We provide two functions, match and rewrite. (The latter is based on the former.) The former takes a block or string as input, and tries to find a match for the parse rule given as second argument; it returns true if a match is found, otherwise returns false. (Since the pattern is a parse rule, you can use parens to apply any code to the matches.)

rewrite takes a block or string as input, and modifies it according to the rules given as second argument; these consist of a list of pairs of blocks. The first block of each pair is a parse rule to use as a pattern, while the second block is compose'ed and replaces the content matched by the pattern whenever it matches. This rewrite process is iterative, and is repeated until no pattern in the rules matches. (So, be careful as it's easy to get infinite loops, e.g. if your pattern always matches the second block.)


match: func [
 "Match a pattern over data"
 data [block! string!] "Data to match the pattern to"
 rule [block!] "PARSE rule to use as pattern"

 /local match's locals
] [
 Match the parse rule rule over data

rewrite: func [
 "Apply a list of rewrite rules to data"
 data [block! string!] "Data to change"
 rules [block!] "List of rewrite rules"
 /trace "Trace rewriting process (for debugging)"

 /local rewrite's locals
] [
 Apply the rewrite rules to data

3. Match the parse rule rule over data

We use result to hold the result of the match, which is false by default and becomes true as soon as we find one occurrence of the pattern. If data is a block, our parse rule needs to recurse into subblocks too; if it's a string instead, the into command is invalid; so we need two separate rules for strings and blocks.

As you see, rule is applied repeatedly over data. Note that it does not stop when a match is found, but it will look for other matches too; this is useful if you have code in the parse rule (for example you could collect all matches).

Match the parse rule rule over data

result: false
recurse: either block? data [
  some [
   rule (result: true)
   into recurse
] [
  some [
   rule (result: true)
parse data recurse

3.1 match's locals

match's locals

result recurse

3.2 Example

An interesting example use of match is a collect function that collects all matches of a giver rule:


collect: func [output data rule /local x] [
 match data [copy x rule (append/only output x)]

4. Apply the rewrite rules to data

We need to apply the given rewrite rules (list of pairs of blocks in rules) to data. If rules is empty, we have nothing to do, so we just return data.

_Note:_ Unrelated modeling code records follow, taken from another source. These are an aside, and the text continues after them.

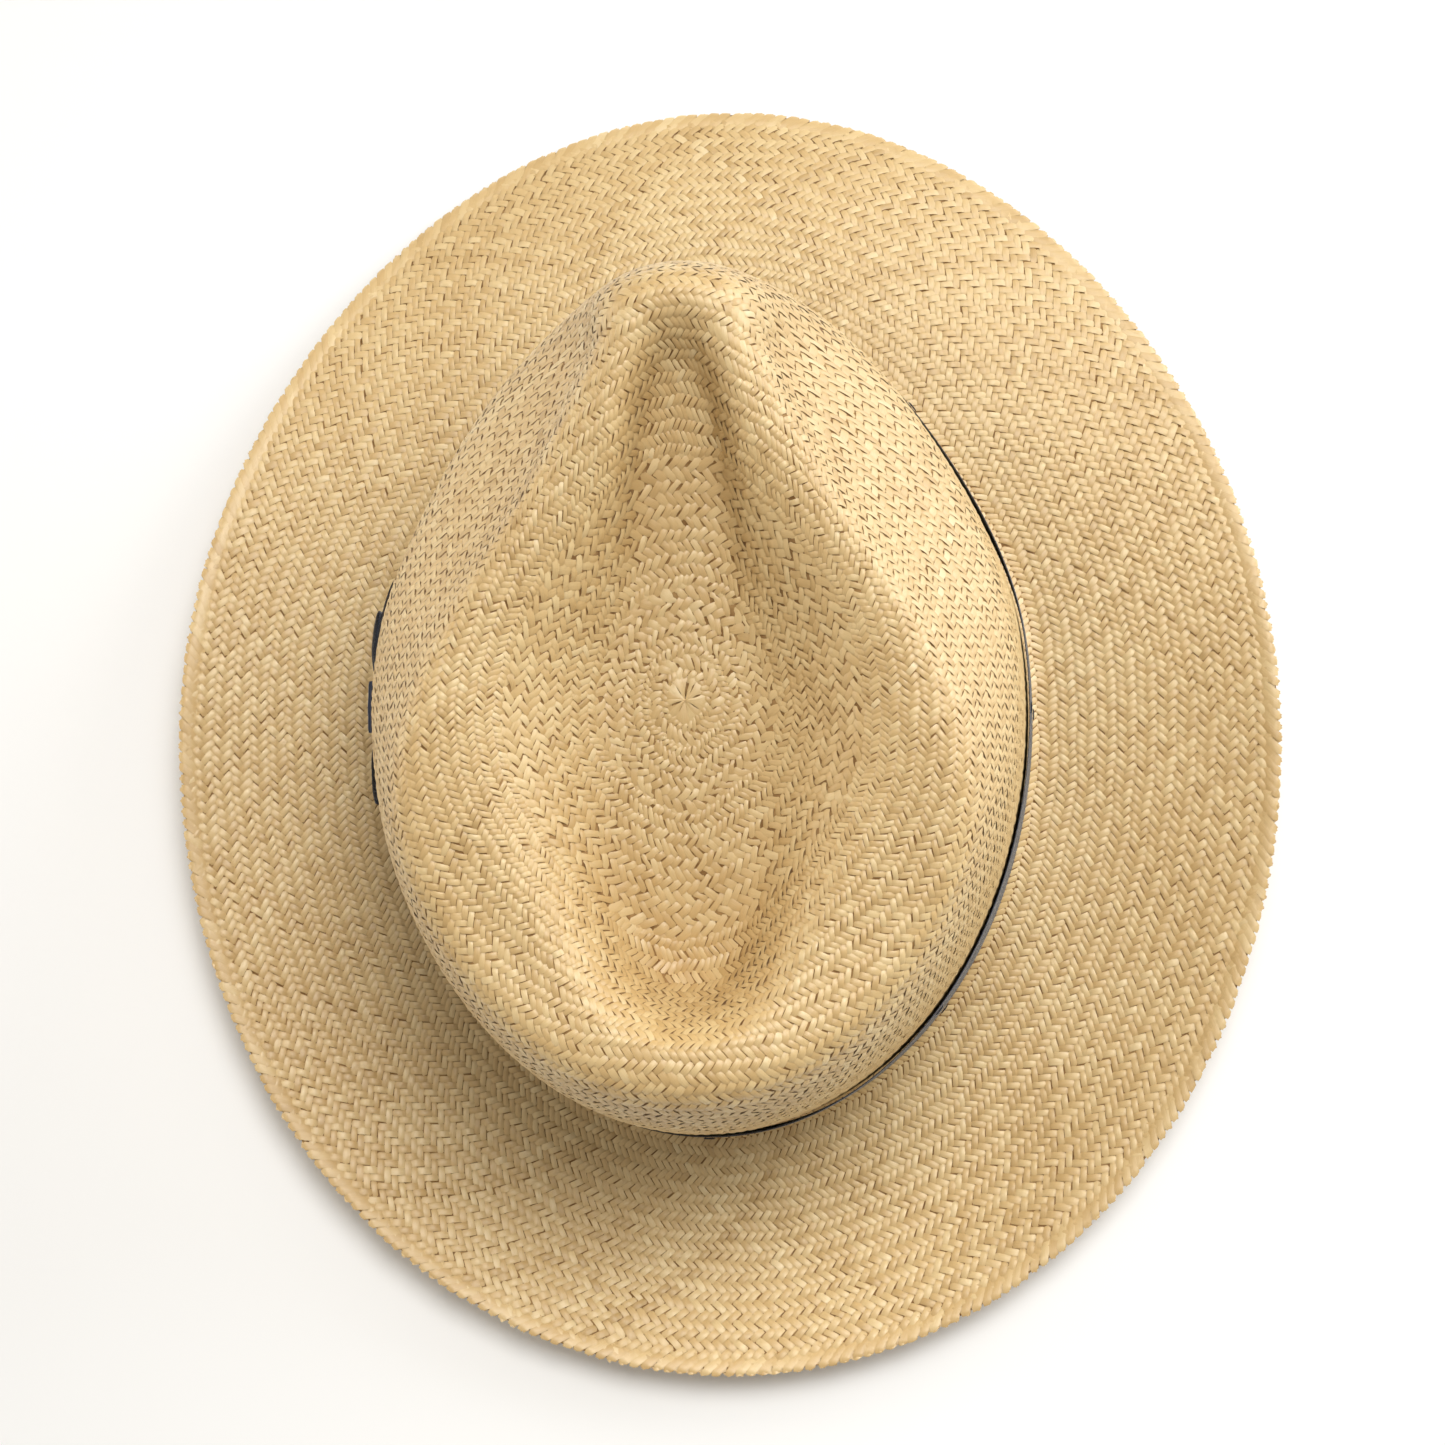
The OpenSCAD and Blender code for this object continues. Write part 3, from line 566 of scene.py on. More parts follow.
# A strand folded round the brim's edge: stations inward from the edge, heights, and slant round the hat
FOLD_IN = np.array([[4.6, 3.7, 2.4, 1.2, 0.35, -0.12, 0.35, 1.2, 2.4, 3.7, 4.6]])
FOLD_HIGH = np.array([[-0.18, 0.2, 0.36, 0.4, 0.34, 0.0, -0.34, -0.4, -0.36, -0.2, 0.18]])
FOLD_SLANT = np.array([[1.3, 1.0, 0.6, 0.22, 0.0, 0.0, 0.0, 0.22, 0.6, 1.0, 1.3]]) * 1.05
FOLD_WIDTH = TAU / BRIM_STRANDS * 140 * 0.86
WARP = [(n, q, RANDOM.uniform(0, TAU), RANDOM.uniform(0, TAU))
        for n, q in ((3, 0.02), (5, 0.05), (9, 0.09), (17, 0.13), (31, 0.21), (46, 0.4))]


def warp(g, a):
    """The weave's slow wander: a shift along g in millimetres, and one round the hat."""
    dg = sum(np.sin(n * a + q * g + p) for n, q, p, _ in WARP)
    da = sum(np.cos(n * a - q * g + p) for n, q, _, p in WARP)
    return g + 0.16 * dg, a + 0.16 * da / (20 + g)


def over_under(r, family):
    """Height of a strand at ring r, from -1 under to 1 over: over two, under two."""
    wave = np.sin(math.pi * (r + 0.5) / 2) * (1 if family == "out" else -1)
    bulge = 1.0 if family == "out" else 0.72
    return np.where(wave > 0, np.minimum(wave * 1.25, bulge), np.maximum(wave * 1.25, -0.95))


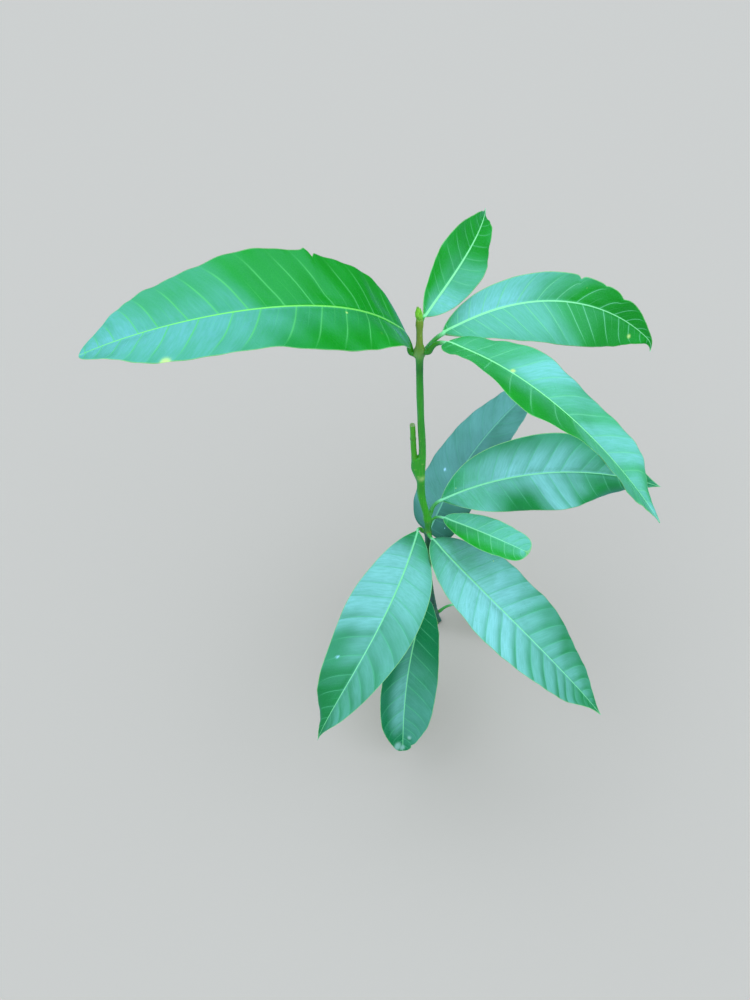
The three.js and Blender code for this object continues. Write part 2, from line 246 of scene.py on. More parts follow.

Otherwise, we create a parse rules containing all the patterns in the list, in order. The pair [rule] [production] is added to the parse rule rules* as [rule] (prod: compose/deep [production]) |; this means rules* becomes a list of alternatives in the form [... | ... | ... |], and we need to remove the last |.

Then, we use match with a pattern that tries to match rules*, and replaces any match with prod (that has been computed in rules*). After replacing the parse cursor is set back to the beginning of the change, so as to apply the rules again on it. The call to match is repeated until it returns false (nothing more to rewrite).

If the /trace refinement has been used, each iteration of rewriting is printed on screen and a step-by-step tracing is performed.

Apply the rewrite rules to data

if empty? rules [return data]
rules*: make block! 16
foreach [pattern production] rules [
 insert insert/only insert/only tail rules* pattern make paren! compose/only [
  prod: compose/deep (production)
 ] '|
remove back tail rules*
until [
 if trace [probe data ask "? "]
 not match data [mk1: rules* mk2: (change/part mk1 prod mk2) :mk1]

4.1 rewrite's locals

rewrite's locals

rules* prod mk1 mk2

4.2 Examples


digits: charset "1234567890"
reverse rewrite reverse "1234567890" [[x: 4 digits] [(copy/part x 3) "," (pick x 4)]]
; rewrites "1234567890" to "1,234,567,890"

rules: [
 ['lit set x number!] [push (x)]
 ['plus into ['lit 1 1 0] set x block!] [(x)]
 ['plus set x block! into ['lit 1 1 0]] [(x)]
 ['mult into ['lit 1 1 1] set x block!] [(x)]
 ['mult set x block! into ['lit 1 1 1]] [(x)]
 ['plus set x block! set y block!] [(x) (y) add]
 ['mult set x block! set y block!] [(x) (y) mul]
test: [
 plus [plus [mult [lit 3] [lit 1]] [lit 2]] [lit 0]
rewrite test rules
; rewrites test into [push 3 push 2 add]